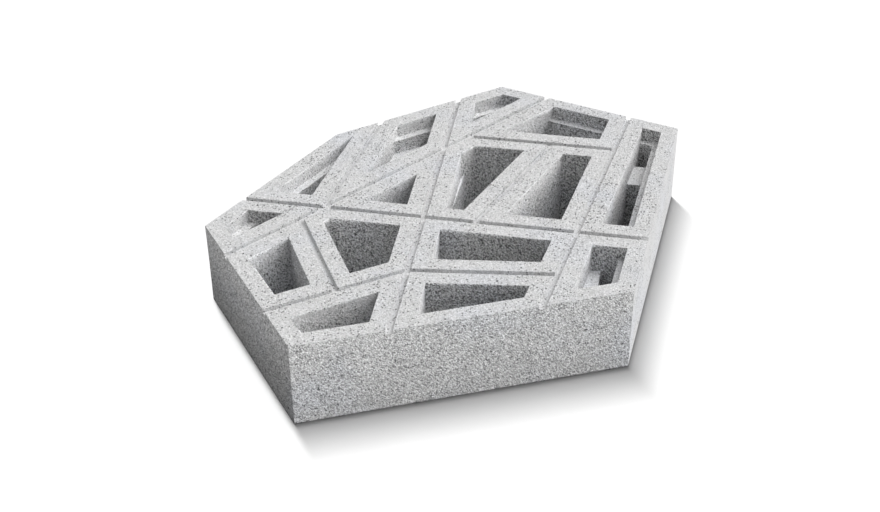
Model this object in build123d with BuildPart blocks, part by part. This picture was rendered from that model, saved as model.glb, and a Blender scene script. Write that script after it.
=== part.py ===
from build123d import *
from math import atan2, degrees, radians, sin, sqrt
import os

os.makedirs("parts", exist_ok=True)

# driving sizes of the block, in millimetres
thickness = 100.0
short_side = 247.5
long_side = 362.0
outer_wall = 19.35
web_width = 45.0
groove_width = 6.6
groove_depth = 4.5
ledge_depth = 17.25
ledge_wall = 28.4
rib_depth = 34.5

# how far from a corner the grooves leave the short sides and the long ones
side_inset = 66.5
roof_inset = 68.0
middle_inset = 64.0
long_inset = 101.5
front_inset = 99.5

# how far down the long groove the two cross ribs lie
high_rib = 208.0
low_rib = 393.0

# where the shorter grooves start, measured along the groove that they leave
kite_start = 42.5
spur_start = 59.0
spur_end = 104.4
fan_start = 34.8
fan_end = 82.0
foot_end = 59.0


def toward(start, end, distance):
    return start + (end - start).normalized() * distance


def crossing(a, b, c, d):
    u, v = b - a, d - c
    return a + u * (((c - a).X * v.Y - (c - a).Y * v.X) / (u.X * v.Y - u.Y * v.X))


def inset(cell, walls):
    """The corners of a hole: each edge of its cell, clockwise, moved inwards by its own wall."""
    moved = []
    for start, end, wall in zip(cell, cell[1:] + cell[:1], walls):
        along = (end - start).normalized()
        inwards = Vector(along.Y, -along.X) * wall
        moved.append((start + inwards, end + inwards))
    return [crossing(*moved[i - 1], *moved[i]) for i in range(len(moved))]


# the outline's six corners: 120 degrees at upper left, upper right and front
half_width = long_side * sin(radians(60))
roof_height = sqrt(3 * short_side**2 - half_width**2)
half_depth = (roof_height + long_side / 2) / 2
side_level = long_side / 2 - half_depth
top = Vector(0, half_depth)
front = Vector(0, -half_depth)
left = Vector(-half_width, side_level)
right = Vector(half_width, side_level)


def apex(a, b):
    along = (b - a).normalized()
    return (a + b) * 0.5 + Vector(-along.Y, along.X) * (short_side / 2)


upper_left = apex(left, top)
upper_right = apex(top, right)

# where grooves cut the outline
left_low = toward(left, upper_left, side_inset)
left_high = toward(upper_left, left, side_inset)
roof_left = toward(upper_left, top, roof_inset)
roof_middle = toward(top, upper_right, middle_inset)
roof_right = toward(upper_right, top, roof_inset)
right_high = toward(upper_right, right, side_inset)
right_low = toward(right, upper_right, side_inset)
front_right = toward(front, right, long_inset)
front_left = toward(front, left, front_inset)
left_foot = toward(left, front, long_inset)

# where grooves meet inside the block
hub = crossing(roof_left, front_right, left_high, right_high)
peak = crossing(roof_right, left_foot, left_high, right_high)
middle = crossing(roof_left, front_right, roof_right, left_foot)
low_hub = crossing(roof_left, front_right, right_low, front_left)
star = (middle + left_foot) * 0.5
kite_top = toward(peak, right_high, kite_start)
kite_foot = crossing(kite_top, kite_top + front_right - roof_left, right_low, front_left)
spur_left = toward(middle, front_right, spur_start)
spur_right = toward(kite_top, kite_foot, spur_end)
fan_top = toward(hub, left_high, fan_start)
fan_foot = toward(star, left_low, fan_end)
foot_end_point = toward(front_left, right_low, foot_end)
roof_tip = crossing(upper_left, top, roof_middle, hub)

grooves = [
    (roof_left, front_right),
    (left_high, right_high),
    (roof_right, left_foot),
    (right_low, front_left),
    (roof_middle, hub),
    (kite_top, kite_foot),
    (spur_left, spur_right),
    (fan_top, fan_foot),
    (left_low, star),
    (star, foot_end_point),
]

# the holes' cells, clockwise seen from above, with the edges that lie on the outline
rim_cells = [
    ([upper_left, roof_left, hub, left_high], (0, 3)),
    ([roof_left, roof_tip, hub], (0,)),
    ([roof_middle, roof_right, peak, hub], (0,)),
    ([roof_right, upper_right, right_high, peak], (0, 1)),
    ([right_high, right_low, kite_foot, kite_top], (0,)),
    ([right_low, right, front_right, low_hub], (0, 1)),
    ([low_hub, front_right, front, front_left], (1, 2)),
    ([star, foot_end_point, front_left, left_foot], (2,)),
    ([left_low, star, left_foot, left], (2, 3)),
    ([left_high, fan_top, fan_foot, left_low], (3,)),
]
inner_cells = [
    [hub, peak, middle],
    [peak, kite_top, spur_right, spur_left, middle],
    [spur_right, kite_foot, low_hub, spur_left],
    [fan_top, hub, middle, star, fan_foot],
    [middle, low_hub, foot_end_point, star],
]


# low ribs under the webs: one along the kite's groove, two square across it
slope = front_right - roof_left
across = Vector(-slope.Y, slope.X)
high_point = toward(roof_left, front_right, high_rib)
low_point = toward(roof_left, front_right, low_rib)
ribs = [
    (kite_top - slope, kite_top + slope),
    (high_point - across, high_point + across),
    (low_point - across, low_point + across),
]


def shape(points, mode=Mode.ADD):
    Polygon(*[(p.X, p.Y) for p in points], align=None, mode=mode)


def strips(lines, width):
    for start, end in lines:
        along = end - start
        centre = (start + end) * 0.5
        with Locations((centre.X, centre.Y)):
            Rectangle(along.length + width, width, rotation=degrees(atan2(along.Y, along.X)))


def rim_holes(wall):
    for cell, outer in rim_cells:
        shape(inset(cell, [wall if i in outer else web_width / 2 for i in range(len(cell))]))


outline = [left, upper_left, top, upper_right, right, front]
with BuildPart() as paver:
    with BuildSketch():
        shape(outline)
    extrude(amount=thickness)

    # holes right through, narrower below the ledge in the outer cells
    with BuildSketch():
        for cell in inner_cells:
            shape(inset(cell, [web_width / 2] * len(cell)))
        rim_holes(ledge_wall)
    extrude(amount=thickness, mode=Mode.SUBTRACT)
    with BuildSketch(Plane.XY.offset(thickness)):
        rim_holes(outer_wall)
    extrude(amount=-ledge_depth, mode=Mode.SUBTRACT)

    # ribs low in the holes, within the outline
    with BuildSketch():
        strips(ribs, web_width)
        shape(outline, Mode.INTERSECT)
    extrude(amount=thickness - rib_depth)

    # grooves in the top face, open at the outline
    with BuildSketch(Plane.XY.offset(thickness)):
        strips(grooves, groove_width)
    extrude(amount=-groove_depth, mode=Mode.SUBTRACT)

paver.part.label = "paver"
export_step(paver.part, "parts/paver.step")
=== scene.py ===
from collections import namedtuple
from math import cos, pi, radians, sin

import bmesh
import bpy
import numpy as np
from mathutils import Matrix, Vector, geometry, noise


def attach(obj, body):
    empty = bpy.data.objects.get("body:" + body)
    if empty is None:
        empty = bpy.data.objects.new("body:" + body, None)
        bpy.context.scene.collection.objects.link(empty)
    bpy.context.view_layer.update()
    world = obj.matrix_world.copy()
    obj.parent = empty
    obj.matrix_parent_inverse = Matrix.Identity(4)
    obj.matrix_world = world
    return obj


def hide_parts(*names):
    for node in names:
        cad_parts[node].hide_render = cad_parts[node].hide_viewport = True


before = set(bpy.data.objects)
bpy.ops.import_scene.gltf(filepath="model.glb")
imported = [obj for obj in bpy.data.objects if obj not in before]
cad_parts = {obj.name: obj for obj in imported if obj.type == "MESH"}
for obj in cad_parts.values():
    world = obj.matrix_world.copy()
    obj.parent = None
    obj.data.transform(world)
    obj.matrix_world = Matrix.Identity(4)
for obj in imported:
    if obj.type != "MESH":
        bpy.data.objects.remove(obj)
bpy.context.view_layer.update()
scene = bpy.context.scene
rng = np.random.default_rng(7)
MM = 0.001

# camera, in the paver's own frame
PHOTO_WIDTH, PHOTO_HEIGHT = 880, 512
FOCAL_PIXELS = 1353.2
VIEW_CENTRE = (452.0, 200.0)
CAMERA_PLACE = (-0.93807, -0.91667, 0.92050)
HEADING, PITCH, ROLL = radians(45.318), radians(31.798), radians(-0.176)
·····
WHAT THE TASK REQUIRES: Your task is to repeat exactly the lines from the one that contains "bpy.context.scene.collection.objects.link(empty)" through the one that contains "for node in", with both end lines included.

WRITTEN ANSWER:
        bpy.context.scene.collection.objects.link(empty)
    bpy.context.view_layer.update()
    world = obj.matrix_world.copy()
    obj.parent = empty
    obj.matrix_parent_inverse = Matrix.Identity(4)
    obj.matrix_world = world
    return obj


def hide_parts(*names):
    for node in names:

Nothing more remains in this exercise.